A number of other forces have made unity difficult, and our fight to oppose them continues.
You write, 'The Nazis restricted German citizenship only to those who had been granted citizenship papers by the Third Reich; the BJP government of Narendra Modi proposed to do something similar. That, in many ways, sums up the alternative idea of India on offer'
What is the alternative idea of India on offer?
The BJP's alternative is anchored in the Hindutva movement, which sees India as a 'Hindu Rashtra' and is animated by the RSS's famous slogan 'Hindi-Hindu-Hindustan'.
Again, this is linked to the idea of ethno-religious nationalism, which I discuss extensively in the book. This is a conception of nationalism in which belonging and love of country is determined by identity markers, the facets of personhood that one is born into: religion, language, ethnicity, and so on.
This is the sort of nationalism the BJP espouses, and the sort that I reject completely.

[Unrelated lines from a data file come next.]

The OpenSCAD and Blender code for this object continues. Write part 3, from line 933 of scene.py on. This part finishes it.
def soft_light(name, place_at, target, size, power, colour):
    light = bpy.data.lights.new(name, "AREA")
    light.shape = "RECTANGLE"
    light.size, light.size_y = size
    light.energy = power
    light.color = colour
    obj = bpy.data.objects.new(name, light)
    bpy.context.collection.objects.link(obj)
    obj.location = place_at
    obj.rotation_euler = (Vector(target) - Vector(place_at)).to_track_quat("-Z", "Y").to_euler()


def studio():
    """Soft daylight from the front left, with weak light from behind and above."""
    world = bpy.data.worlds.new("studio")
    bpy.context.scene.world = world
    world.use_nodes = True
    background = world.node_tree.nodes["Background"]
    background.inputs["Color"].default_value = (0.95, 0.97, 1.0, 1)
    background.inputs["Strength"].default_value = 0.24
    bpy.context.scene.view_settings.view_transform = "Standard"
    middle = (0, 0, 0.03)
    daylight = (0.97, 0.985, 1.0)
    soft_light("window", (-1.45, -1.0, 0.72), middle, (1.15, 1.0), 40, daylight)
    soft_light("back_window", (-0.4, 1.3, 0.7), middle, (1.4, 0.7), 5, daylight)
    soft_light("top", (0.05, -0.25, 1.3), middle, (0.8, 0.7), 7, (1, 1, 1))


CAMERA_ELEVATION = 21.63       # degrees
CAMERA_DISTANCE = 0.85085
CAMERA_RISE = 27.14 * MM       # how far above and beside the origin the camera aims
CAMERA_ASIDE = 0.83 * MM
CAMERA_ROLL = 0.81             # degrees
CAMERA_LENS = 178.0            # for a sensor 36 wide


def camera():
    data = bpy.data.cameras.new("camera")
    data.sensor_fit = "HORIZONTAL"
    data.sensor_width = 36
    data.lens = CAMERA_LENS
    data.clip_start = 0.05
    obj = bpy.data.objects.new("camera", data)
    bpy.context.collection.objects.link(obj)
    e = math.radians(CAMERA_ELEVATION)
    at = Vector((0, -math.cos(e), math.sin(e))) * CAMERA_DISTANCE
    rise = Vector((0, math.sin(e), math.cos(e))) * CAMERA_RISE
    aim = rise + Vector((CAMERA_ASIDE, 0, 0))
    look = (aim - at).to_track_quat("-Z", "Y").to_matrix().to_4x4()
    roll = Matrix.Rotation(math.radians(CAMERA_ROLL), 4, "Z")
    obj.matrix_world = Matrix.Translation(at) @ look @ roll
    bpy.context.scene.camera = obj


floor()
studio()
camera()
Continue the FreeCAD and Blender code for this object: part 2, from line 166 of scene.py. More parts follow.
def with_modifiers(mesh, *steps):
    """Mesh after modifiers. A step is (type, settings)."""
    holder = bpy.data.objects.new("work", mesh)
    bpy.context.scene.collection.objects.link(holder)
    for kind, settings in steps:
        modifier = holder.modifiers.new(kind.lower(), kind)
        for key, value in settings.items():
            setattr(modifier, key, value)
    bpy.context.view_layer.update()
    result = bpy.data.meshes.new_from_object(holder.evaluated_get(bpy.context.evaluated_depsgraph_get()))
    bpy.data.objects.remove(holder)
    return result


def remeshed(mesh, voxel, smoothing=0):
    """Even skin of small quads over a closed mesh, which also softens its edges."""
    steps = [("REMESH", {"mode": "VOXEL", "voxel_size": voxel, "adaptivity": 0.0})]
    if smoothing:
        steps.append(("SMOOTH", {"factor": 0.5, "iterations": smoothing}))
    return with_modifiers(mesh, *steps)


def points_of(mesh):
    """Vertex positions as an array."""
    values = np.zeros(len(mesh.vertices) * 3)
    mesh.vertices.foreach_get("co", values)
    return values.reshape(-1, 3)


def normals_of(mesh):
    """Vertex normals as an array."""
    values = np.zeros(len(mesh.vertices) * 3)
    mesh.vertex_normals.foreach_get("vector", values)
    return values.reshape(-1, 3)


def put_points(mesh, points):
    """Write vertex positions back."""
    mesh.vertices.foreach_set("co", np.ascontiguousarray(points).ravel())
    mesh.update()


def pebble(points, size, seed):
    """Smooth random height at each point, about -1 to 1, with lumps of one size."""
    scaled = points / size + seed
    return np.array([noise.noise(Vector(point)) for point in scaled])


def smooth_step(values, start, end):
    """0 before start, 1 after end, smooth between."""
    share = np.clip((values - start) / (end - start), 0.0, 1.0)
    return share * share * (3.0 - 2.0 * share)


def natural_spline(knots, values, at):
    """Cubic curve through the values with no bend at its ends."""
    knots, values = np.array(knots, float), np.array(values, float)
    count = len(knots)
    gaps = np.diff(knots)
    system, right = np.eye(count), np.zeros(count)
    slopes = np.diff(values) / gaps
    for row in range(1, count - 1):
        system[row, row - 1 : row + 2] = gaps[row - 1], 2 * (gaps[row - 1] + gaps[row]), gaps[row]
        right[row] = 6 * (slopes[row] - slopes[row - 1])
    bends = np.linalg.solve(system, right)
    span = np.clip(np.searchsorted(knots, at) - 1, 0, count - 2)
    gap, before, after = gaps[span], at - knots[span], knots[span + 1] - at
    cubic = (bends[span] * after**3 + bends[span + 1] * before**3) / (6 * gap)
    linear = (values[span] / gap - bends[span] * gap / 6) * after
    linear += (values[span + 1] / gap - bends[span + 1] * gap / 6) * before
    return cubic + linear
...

As I write, one can be a good Hindu, a good Keralite, and a good Indian; identity markers should never be the basis on which a person's nationalism or patriotism is judged.
That is exclusionary, arbitrary, and can have horrific consequences, as the government's Citizenship (Amendment) Act has shown.
The alternative idea of India on offer is an absolutist one, where a person has to meet a specific list of criteria to be declared a good Indian.
The secular, Constitution-based civic nationalism I avow wholeheartedly opposes such an arbitrary view of patriotism and Indian-ness.
You have a chapter titled, 'The Renewed Modi-fication of India'. Why is it that people believe his words even when he has not met with any of the promises he had made?
As a politician and a social thinker, how do you explain Modi's influence over people?
As I write in the book, Modi is tremendously good at portraying himself in a positive light, bearing the image of a decisive and bold leader.
In truth, his radical decisions, from demonetisation to the abrogation of Article 370, have caused untold misery and suffering.
His own ministers have engaged in some appalling, violent behaviour.
The BJP's conduct (and language) undermines democratic norms.
However, voters seem swayed by Modi's personal appeal, one driven by his apparent sincerity and reputed integrity.
After all, people say, he is a kind of Raj Rishi (his beard has been carefully lengthened so he looks the part), and he has no family or children to be corrupt for, so he must be selflessly serving the nation! This is the image that has been artfully cultivated and actively reinforced.
He engages mostly in personal theatre, delivering platitudes on the radio and television, while leaving the dirty work he orders to his subordinates. This, to many voters, may leave him in an apparently unsullied position as a benign overlord.
I would, however, caution against this perception that the BJP is all that popular in India. After all, the 37% vote it won last year is not a majority!
Modi and the BJP have successfully exploited fear of the 'Other' and have no issues with commandeering or undermining the ostensibly independent institutions at the heart of our democracy, from the Election Commission to the RBI, RTI commissioners, or even the judiciary and media.
All this supposedly in the cause of nationalism!
This leads to the creation of a sort of self-reinforcing echo chamber, in which the government is able to constantly push its own agenda.
Sure, the BJP holds a commanding parliamentary majority, but it has worked incessantly to suppress dissenting voices. This means that the level of actual support for the BJP among ordinary Indians is rather distorted.
It is said that the rise and rise of the BJP and Narendra Modi happened because of the way the Congress disintegrated.
How dangerous is it for a country to have such a weak Opposition? We saw what happened when the Congress under Indira Gandhi became invincible.
As you know, I and many others have been outspoken on what we identify as the challenges currently facing the Congress party.
Since the last Congress Working Committee meeting, I have taken a stand not to discuss the internal workings of the Congress, not just because that is counter-productive within the party, but because it only serves the BJP's agenda of distracting political commentators from the government's own failures.
The party president has stated that she will take our views into account, and I am looking forward to that.
Our only objective is to ensure that we once again offer a strong and effective national alternative to the BJP's divisive misgovernance.